An elite ghostwriter or developmental editor interviews the executive over a series of structured audio sessions (typically 10 to 15 hours total). The agency then extracts the executive's frameworks, case studies, and unique voice, transforming those spoken ideas into a publication-ready business book. The agency manages editing, legal compliance, printing, and media launches.

The Cost: $40,000 to $100,000+.

The Royalties: Typically 100% of author returns, as the DFY agency charges flat service fees rather than taking equity in the book.

The Time Investment: Low. Minimal footprint of 12 to 20 total hours.

The Executive Reality Check DFY is the gold standard for active business leaders. It acknowledges that an executive's highest-value contribution is their strategic insight, not their typing speed.

By turning the writing phase into a series of strategic conversations, DFY allows a founder to produce a world-class book while remaining focused on driving corporate revenue.

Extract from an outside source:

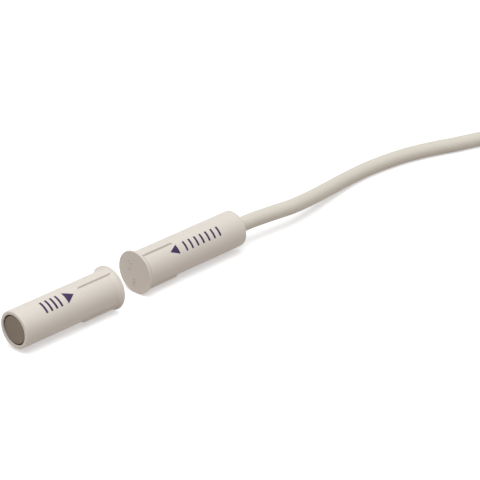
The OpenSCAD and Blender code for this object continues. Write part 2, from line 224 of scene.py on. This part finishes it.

The primary hurdle is capital, but for an organization looking to use a book to secure six-figure enterprise contracts or major media appearances, the return on investment (ROI) easily justifies the initial layout.

The Verdict: Aligning the Path to the Schedule To choose the correct framework, an executive must evaluate their current calendar against their professional objectives:

Choose Self-Publishing only if you are testing a highly niche concept, possess prior publishing industry experience, and enjoy spending weekends managing digital production workflows.

Choose Hybrid Publishing if you have already authored a complete, high-quality manuscript and require a prestigious, vetted industry partner to handle elite distribution and corporate positioning.

Choose Done-for-You if you are an active leader running an organization, need a world-class book to scale your corporate authority, and want to exchange capital for complete operational time savings.